• [Task prompt]: Write out the full set of records below exactly.

• [Records for this exercise]:
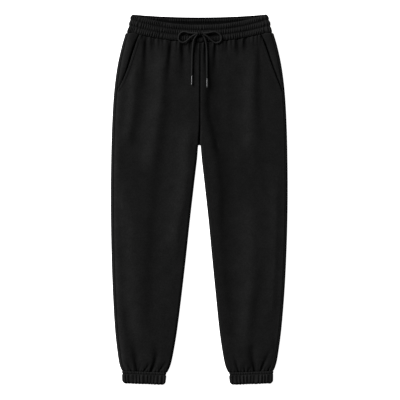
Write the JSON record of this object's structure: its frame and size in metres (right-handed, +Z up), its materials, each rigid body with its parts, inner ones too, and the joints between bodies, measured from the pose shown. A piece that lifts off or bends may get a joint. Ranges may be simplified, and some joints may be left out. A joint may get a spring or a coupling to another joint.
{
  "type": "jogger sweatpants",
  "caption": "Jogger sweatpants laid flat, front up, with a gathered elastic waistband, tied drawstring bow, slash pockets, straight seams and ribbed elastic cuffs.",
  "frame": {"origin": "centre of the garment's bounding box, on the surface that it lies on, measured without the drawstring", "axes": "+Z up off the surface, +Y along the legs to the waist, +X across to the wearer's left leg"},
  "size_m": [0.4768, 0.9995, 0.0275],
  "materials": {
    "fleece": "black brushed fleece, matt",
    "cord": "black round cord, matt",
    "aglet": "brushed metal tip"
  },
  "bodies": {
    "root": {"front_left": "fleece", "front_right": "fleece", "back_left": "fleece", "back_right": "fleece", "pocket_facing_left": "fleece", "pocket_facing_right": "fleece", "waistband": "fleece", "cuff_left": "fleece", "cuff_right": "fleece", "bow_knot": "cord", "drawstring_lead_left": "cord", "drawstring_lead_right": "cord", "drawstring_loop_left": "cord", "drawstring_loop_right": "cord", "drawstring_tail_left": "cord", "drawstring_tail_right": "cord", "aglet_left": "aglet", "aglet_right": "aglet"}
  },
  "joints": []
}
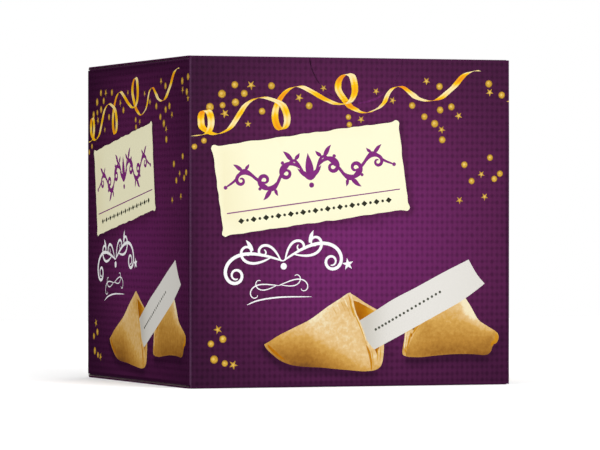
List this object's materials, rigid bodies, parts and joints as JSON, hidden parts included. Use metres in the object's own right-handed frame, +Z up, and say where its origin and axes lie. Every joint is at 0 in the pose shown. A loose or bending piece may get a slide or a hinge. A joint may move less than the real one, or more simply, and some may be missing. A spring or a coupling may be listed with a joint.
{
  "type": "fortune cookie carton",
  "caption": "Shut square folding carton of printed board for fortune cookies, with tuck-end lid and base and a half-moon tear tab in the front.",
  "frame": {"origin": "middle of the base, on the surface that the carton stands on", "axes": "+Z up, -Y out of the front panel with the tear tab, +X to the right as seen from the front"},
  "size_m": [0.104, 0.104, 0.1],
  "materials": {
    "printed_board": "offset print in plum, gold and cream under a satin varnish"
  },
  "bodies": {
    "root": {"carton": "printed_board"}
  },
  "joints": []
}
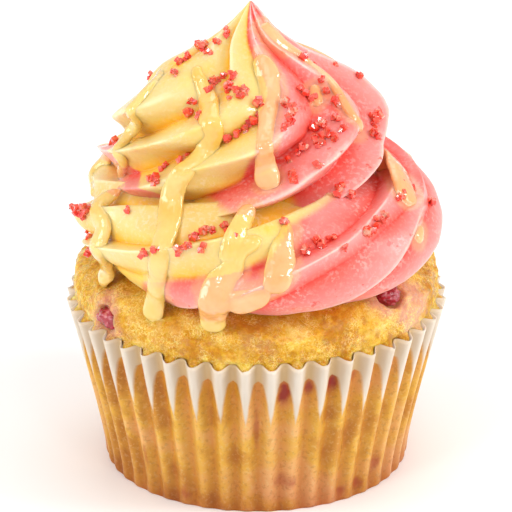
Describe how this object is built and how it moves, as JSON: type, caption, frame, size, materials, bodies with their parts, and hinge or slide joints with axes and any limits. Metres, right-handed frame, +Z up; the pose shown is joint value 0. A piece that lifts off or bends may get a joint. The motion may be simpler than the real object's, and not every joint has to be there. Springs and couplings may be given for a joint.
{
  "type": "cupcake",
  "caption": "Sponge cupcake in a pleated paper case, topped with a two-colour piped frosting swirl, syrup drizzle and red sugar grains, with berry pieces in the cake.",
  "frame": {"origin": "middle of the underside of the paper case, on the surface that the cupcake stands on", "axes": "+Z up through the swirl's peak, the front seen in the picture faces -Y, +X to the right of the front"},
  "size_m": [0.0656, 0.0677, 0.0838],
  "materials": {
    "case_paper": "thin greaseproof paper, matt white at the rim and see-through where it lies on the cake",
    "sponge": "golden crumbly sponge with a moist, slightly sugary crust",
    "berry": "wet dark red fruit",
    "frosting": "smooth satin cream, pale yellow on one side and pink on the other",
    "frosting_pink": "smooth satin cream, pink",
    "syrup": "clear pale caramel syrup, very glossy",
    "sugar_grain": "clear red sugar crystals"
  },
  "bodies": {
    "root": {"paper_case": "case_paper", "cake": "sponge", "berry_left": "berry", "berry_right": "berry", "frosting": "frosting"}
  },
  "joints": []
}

• [Correct output]:
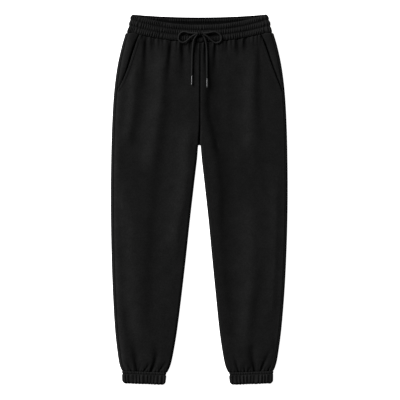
Write the JSON record of this object's structure: its frame and size in metres (right-handed, +Z up), its materials, each rigid body with its parts, inner ones too, and the joints between bodies, measured from the pose shown. A piece that lifts off or bends may get a joint. Ranges may be simplified, and some joints may be left out. A joint may get a spring or a coupling to another joint.
{
  "type": "jogger sweatpants",
  "caption": "Jogger sweatpants laid flat, front up, with a gathered elastic waistband, tied drawstring bow, slash pockets, straight seams and ribbed elastic cuffs.",
  "frame": {"origin": "centre of the garment's bounding box, on the surface that it lies on, measured without the drawstring", "axes": "+Z up off the surface, +Y along the legs to the waist, +X across to the wearer's left leg"},
  "size_m": [0.4768, 0.9995, 0.0275],
  "materials": {
    "fleece": "black brushed fleece, matt",
    "cord": "black round cord, matt",
    "aglet": "brushed metal tip"
  },
  "bodies": {
    "root": {"front_left": "fleece", "front_right": "fleece", "back_left": "fleece", "back_right": "fleece", "pocket_facing_left": "fleece", "pocket_facing_right": "fleece", "waistband": "fleece", "cuff_left": "fleece", "cuff_right": "fleece", "bow_knot": "cord", "drawstring_lead_left": "cord", "drawstring_lead_right": "cord", "drawstring_loop_left": "cord", "drawstring_loop_right": "cord", "drawstring_tail_left": "cord", "drawstring_tail_right": "cord", "aglet_left": "aglet", "aglet_right": "aglet"}
  },
  "joints": []
}
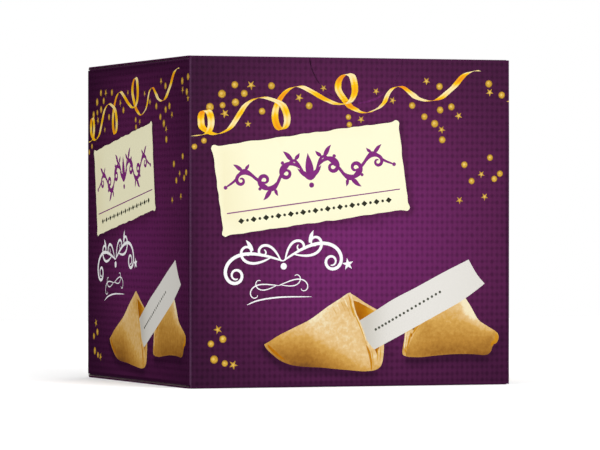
List this object's materials, rigid bodies, parts and joints as JSON, hidden parts included. Use metres in the object's own right-handed frame, +Z up, and say where its origin and axes lie. Every joint is at 0 in the pose shown. A loose or bending piece may get a slide or a hinge. A joint may move less than the real one, or more simply, and some may be missing. A spring or a coupling may be listed with a joint.
{
  "type": "fortune cookie carton",
  "caption": "Shut square folding carton of printed board for fortune cookies, with tuck-end lid and base and a half-moon tear tab in the front.",
  "frame": {"origin": "middle of the base, on the surface that the carton stands on", "axes": "+Z up, -Y out of the front panel with the tear tab, +X to the right as seen from the front"},
  "size_m": [0.104, 0.104, 0.1],
  "materials": {
    "printed_board": "offset print in plum, gold and cream under a satin varnish"
  },
  "bodies": {
    "root": {"carton": "printed_board"}
  },
  "joints": []
}
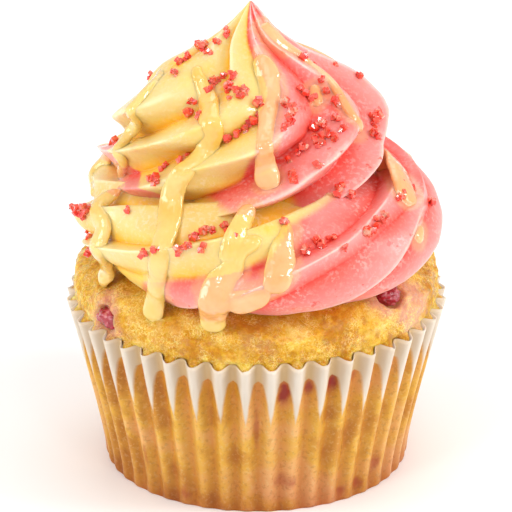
Describe how this object is built and how it moves, as JSON: type, caption, frame, size, materials, bodies with their parts, and hinge or slide joints with axes and any limits. Metres, right-handed frame, +Z up; the pose shown is joint value 0. A piece that lifts off or bends may get a joint. The motion may be simpler than the real object's, and not every joint has to be there. Springs and couplings may be given for a joint.
{
  "type": "cupcake",
  "caption": "Sponge cupcake in a pleated paper case, topped with a two-colour piped frosting swirl, syrup drizzle and red sugar grains, with berry pieces in the cake.",
  "frame": {"origin": "middle of the underside of the paper case, on the surface that the cupcake stands on", "axes": "+Z up through the swirl's peak, the front seen in the picture faces -Y, +X to the right of the front"},
  "size_m": [0.0656, 0.0677, 0.0838],
  "materials": {
    "case_paper": "thin greaseproof paper, matt white at the rim and see-through where it lies on the cake",
    "sponge": "golden crumbly sponge with a moist, slightly sugary crust",
    "berry": "wet dark red fruit",
    "frosting": "smooth satin cream, pale yellow on one side and pink on the other",
    "frosting_pink": "smooth satin cream, pink",
    "syrup": "clear pale caramel syrup, very glossy",
    "sugar_grain": "clear red sugar crystals"
  },
  "bodies": {
    "root": {"paper_case": "case_paper", "cake": "sponge", "berry_left": "berry", "berry_right": "berry", "frosting": "frosting"}
  },
  "joints": []
}